Task goal – Read the lines that follow and pick out every one containing the word "update".

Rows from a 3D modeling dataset
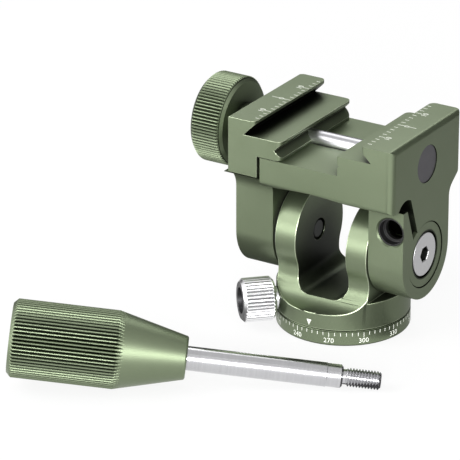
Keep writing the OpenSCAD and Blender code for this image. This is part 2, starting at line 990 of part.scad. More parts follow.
module clamp_knob() {
    color(green)
        difference() {
            union() {
                translate([knob_out, 0, screw_z])
                    rotate([0, 90, 0])
                        knurled_bar(clamp_knob_r, clamp_knurl_depth, clamp_knurls, clamp_knob_l,
                            knob_outer_chamfer, knob_inner_chamfer);
                x_rod(knob_boss_r, (knob_out + knob_in) / 2, knob_boss_end, 0, screw_z);
            }
            x_rod(shank_r, knob_screw_start, knob_boss_end + over, 0, screw_z);
            translate([grub_x, 0, screw_z])
                cylinder(r = grub_r, h = knob_boss_r + over);
        }
}

module clamp_screw() {
    color(silver)
        difference() {
            union() {
                x_rod(shank_r, knob_screw_start, shank_end, 0, screw_z);
                x_rod(clamp_thread_r, shank_end, clamp_screw_end, 0, screw_z);
            }
            translate([grub_x, 0, screw_z + shank_r - edge_break])
                cylinder(r = grub_r, h = shank_r);
        }
}

module screw_stop_ring() {
    color(steel)
        x_ring(stop_ring_r, clamp_thread_r, stop_ring_in, clamp_screw_end, 0, screw_z);
}

module knob_grub_screw() {
    color(steel)
        translate([grub_x, 0, screw_z + shank_r - edge_break])
            difference() {
                cylinder(r = grub_r, h = knob_boss_r - shank_r);
                translate([0, 0, (knob_boss_r - shank_r) / 2])
                    cylinder(r = grub_r / 2, h = knob_boss_r, $fn = 6);
            }
}

// Handle

// Lays the handle on the surface: it rests on the knurl's edge and on the last crest of the stud
module laid_down() {
    translate([-handle_left, -handle_front, handle_lift])
        rotate([0, 90 + handle_droop, handle_yaw])
            children();
}

module handle_grip() {
    cone_r = grip_r - 2 * grip_knurl_depth;
    color(green)
        laid_down()
            difference() {
                union() {
                    knurled_bar(grip_r, grip_knurl_depth, grip_knurls, grip_knurl_l, grip_chamfer, edge_break);
                    translate([0, 0, grip_knurl_l / 2])
                        cylinder(r = cone_r, h = grip_knurl_l / 2);
                    translate([0, 0, grip_knurl_l])
                        cylinder(r1 = cone_r, r2 = grip_neck_d / 2, h = grip_cone_l);
                }
                translate([0, 0, grip_l - rod_inside])
                    cylinder(r = rod_r, h = rod_inside + over);
            }
}

module handle_rod() {
    collar_r = rod_r - collar_step;
    core_r = stud_core_r;
    color(silver)
        laid_down()
            rotate_extrude()
                polygon(concat(
                    [
                        [0, grip_l - rod_inside],
                        [rod_r, grip_l - rod_inside],
                        [rod_r, rod_end - collar_l],
                        [collar_r, rod_end - collar_l],
                        [collar_r, rod_end - rod_chamfer],
                        [collar_r - rod_chamfer, rod_end],
                        [core_r, rod_end]
                    ],
                    [
                        for (i = [0 : thread_crests - 1], step = [0, 1])
                            step == 0
                                ? [core_r, thread_start + i * thread_pitch]
                                : [stud_r, thread_start + (i + 0.5) * thread_pitch]
                    ],
                    [
                        [core_r, thread_start + thread_crests * thread_pitch],
                        [core_r - rod_chamfer, handle_l],
                        [0, handle_l]
                    ]
                ));
}

base_disc();
socket_insert();
pan_washer();
fork();
retaining_screws();
pan_lock_pad();
pan_lock_screw();
pan_lock_knob();
tilt_hub_left();
tilt_hub_right();
tilt_screw_left();
tilt_screw_right();
thrust_washer_left();
thrust_washer_right();
tilt_frame();
arm_bush();
handle_seat();
clamp_nut();
screw_plug();
jaw_springs();
movable_jaw();
guide_pins();
knob_washer();
clamp_knob();
clamp_screw();
screw_stop_ring();
knob_grub_screw();
handle_grip();
handle_rod();
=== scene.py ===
import json
import math

import bmesh
import bpy
import numpy as np
from mathutils import Matrix, Vector


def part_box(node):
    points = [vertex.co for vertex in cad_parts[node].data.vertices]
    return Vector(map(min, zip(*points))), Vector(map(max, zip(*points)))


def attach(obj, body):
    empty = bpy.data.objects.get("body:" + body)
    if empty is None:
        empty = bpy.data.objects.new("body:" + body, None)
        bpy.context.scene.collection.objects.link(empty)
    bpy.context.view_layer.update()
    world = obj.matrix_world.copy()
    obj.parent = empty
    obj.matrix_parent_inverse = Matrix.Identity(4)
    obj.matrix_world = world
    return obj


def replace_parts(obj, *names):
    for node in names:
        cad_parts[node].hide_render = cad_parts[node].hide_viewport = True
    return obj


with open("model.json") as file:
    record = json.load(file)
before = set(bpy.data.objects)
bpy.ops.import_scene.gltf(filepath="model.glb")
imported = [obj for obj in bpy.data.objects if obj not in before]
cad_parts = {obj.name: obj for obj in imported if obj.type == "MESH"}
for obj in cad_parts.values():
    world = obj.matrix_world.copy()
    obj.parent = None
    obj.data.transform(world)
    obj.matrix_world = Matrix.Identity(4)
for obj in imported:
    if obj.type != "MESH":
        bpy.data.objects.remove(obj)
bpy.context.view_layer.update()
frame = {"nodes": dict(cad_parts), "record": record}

mm = 0.001
nodes = frame["nodes"]
print("frame loaded:", len(nodes), "nodes")


# An output socket: arithmetic and comparisons on it add Math nodes to its tree
class Val:
    def __init__(self, maker, socket):
        self.maker = maker
        self.socket = socket

    def maths(self, operation, *others):
        return self.maker.node("ShaderNodeMath", {"operation": operation}, dict(enumerate((self, *others))))

    def __add__(self, other):
        return self.maths("ADD", other)

    def __sub__(self, other):
        return self.maths("SUBTRACT", other)

    def __mul__(self, other):
        return self.maths("MULTIPLY", other)

    def __mod__(self, other):
        return self.maths("MODULO", other)

    def __gt__(self, other):
        return self.maths("GREATER_THAN", other)

    def __lt__(self, other):
        return self.maths("LESS_THAN", other)


class NodeMaker:
    def __init__(self, tree):
        self.tree = tree

    # One node of any type: its settings, the values or links of its inputs, and the output to go on with
    def node(self, kind, settings=None, inputs=None, out=0):
        item = self.tree.nodes.new(kind)
        for key, value in (settings or {}).items():
            setattr(item, key, value)
        for key, value in (inputs or {}).items():
            socket = item.inputs[key]
            if isinstance(value, Val):
                self.tree.links.new(value.socket, socket)
            elif isinstance(value, tuple) and len(value) == 3 and len(socket.default_value) == 4:
                socket.default_value = (*value, 1)
            else:
                socket.default_value = value
        return Val(self, item.outputs[out]) if len(item.outputs) else None

    def vector(self, operation, a, b, out=0):
        return self.node("ShaderNodeVectorMath", {"operation": operation}, {0: a, 1: b}, out)

    def scaled(self, vector, factor):
        return self.node("ShaderNodeVectorMath", {"operation": "SCALE"}, {0: vector, "Scale": factor})

    def joined(self, x, y, z):
        return self.node("ShaderNodeCombineXYZ", None, {0: x, 1: y, 2: z})

    # 1 for rays from the camera, mirrored rays and refracted rays, 0 for the others
    def seenRays(self):
        camera, mirrored, through = (self.node("ShaderNodeLightPath", out="Is " + kind + " Ray")
                                     for kind in ("Camera", "Glossy", "Transmission"))
        return camera.maths("MAXIMUM", mirrored).maths("MAXIMUM", through)


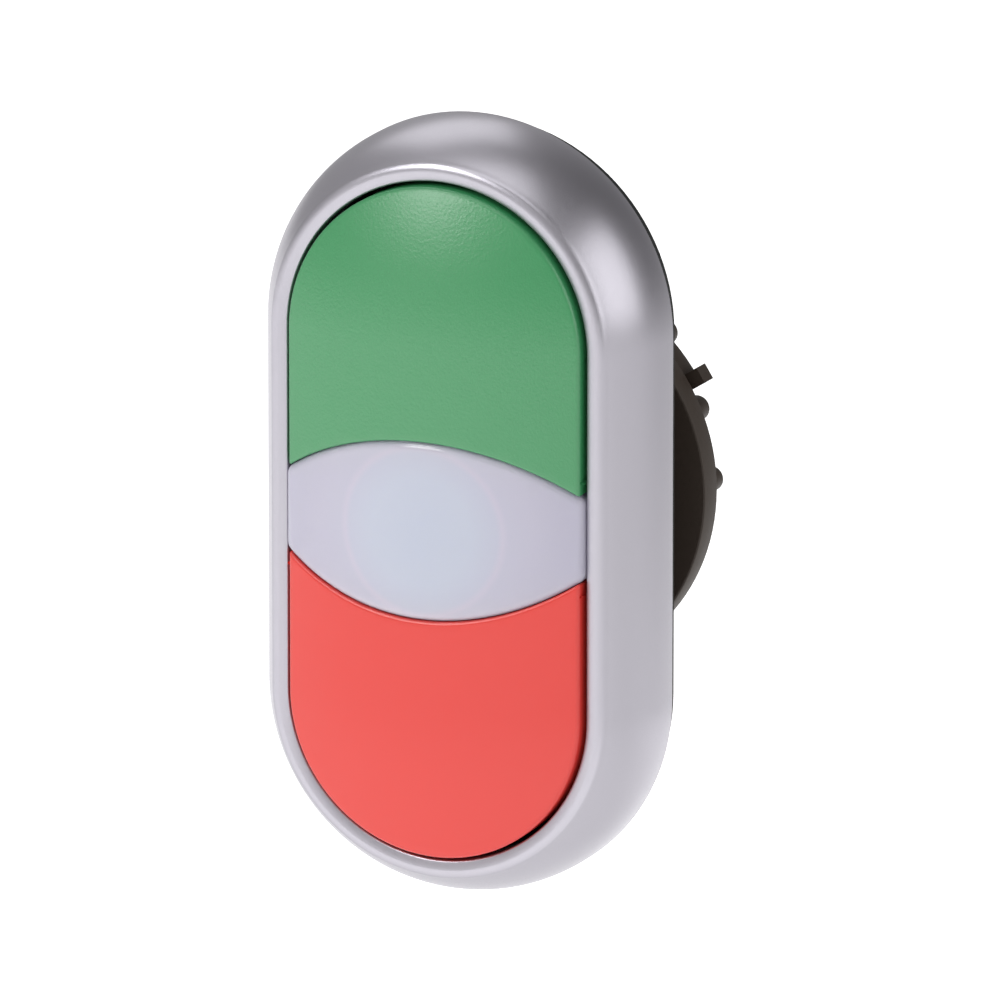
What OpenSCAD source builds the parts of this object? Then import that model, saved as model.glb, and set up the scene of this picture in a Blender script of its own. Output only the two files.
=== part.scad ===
// Illuminated double pushbutton head for a 22.5 mm panel hole: a silver bezel
// with two rounded ends, a green button over a red one, a white lens between
// them, and a threaded barrel with a thrust ring and a ring nut behind.
//
// Every module draws the head lying on its back, x to the right, y up and z
// out of the panel towards the user. upright() turns that to +Z up with the
// face towards -Y. The origin is on the barrel axis, on the panel's front
// face, which is where the gasket's rear face rests.

/* [Bezel] */
// Half the distance between the centres of the two rounded ends
face_half = 13; // [11:0.1:16]
// Outer radius of the bezel's rounded ends
bezel_r = 14.75; // [13.6:0.05:17.5]
// Radius of the front opening's rounded ends
opening_r = 11.35; // [9.6:0.05:12.2]
// Width of the flat land round the opening
land_w = 1.05; // [0.7:0.05:1.3]
// Depth of the bezel from its front edge to its rear edge
bezel_depth = 7.5; // [6.6:0.1:9]
// Wall thickness of the bezel
bezel_wall = 1.3; // [1:0.05:1.5]
// Angle of the flank to the face where it leaves the land
flank_angle = 50; // [45:1:58]

/* [Buttons and lens] */
// Gap between a button and the opening
button_gap = 0.3; // [0.2:0.05:0.45]
// Height of a button's rim above the bezel's front edge
rim_proud = 0.45; // [0.2:0.05:0.8]
// Rise of the domed faces from the rim to the middle
dome_rise = 2.25; // [1:0.05:2.8]
// Half the height of the eye-shaped window at its middle
eye_mid = 6.4; // [5.6:0.1:7]
// Half the height of the eye-shaped window at its two ends
eye_end = 2.86; // [2.3:0.02:3.4]
// Gap between the lens and a button
lens_gap = 0.25; // [0.2:0.01:0.4]
// Edge rounding of the caps and lens
edge_round = 0.45; // [0.3:0.05:0.6]
// Wall thickness of the caps and lens
cap_wall = 1.2; // [0.9:0.05:1.3]
// Stroke of a button
stroke = 3.2; // [2.4:0.1:3.2]

/* [Housing and barrel] */
// Thickness of the panel gasket
gasket_t = 0.9; // [0.6:0.1:1.4]
// Thickness of the housing's rear flange
flange_t = 0.8; // [0.6:0.1:1.2]
// Outer radius of the barrel over its thread
barrel_r = 11.05; // [10.95:0.01:11.15]
// Wall thickness of the barrel
barrel_wall = 1.65; // [1.5:0.05:1.7]
// Length of the barrel behind the panel's front face
barrel_len = 13.5; // [12.5:0.5:18]
// Length of the plain neck behind the panel's front face
neck_len = 5; // [4.7:0.1:5.2]
// Inner radius of the light tube, which takes the lamp
tube_bore_r = 4; // [3.6:0.05:4.1]

/* [Ring and nut] */
// Gap between the gasket and the thrust ring, as set on the head
ring_gap = 4.9; // [4:0.1:6]
// Outer radius of the thrust ring
ring_r = 14.3; // [13.8:0.1:16]
// Thickness of the thrust ring
ring_t = 2.2; // [1.6:0.1:2.6]
// Length of the ring nut
nut_len = 2.4; // [2:0.1:3.4]
// How far the nut's rim stands inside the thrust ring's
nut_inset = 1.5; // [1.3:0.1:1.7]
// Radius of one grip knob on the nut
knob_r = 0.9; // [0.8:0.05:1.05]

/* [Hidden] */
$fn = 96;

// heights above the panel's front face
flange_top = gasket_t + flange_t;
floor_t = 0.8;
floor_top = flange_top + floor_t;
lip_z = flange_top + bezel_depth;
lip_under = lip_z - 1.6;
skirt_z = floor_top + stroke + 1.3;
plate_z = skirt_z - 1;
pedestal_z = floor_top + 2.5;
lens_skirt_z = pedestal_z + 0.3;
cup_top = lip_z + 0.5;

// bezel profile
crease_r = opening_r + land_w;
land_drop = 0.12;
// a wide bezel takes a flatter flank, so that it still ends above the flange
flattest = 2 * (atan((bezel_depth - 0.8) / (bezel_r - crease_r)) - 45);
flank_start = min(flank_angle, flattest);
flank_r = (bezel_r - crease_r) / (1 - sin(flank_start));
flank_cx = bezel_r - flank_r;
flank_cz = lip_z - flank_r * cos(flank_start);
hollow_r = bezel_r - bezel_wall;
bead_w = 0.5;
// inner radius of the bezel's hollow at a height
function hollow_at(z) =
    z < flank_cz ? hollow_r : flank_cx + sqrt(pow(flank_r - bezel_wall, 2) - pow(z - flank_cz, 2));
well_r = min(opening_r + 0.85, hollow_at(lip_under - 0.4) - 0.03);
seal_r = min(well_r, hollow_at(lip_under)) - 0.1;
lug_top = floor_top + 1.9;
snap_r = min(hollow_r, hollow_at(lug_top)) - 0.1;

// domed faces
button_r = opening_r - button_gap;
lens_r = opening_r - 0.2;
apex_z = lip_z + rim_proud + dome_rise;
dome_r = (button_r * button_r + dome_rise * dome_rise) / (2 * dome_rise);
dome_cz = apex_z - dome_r;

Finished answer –
    bpy.context.view_layer.update()
bpy.context.view_layer.update()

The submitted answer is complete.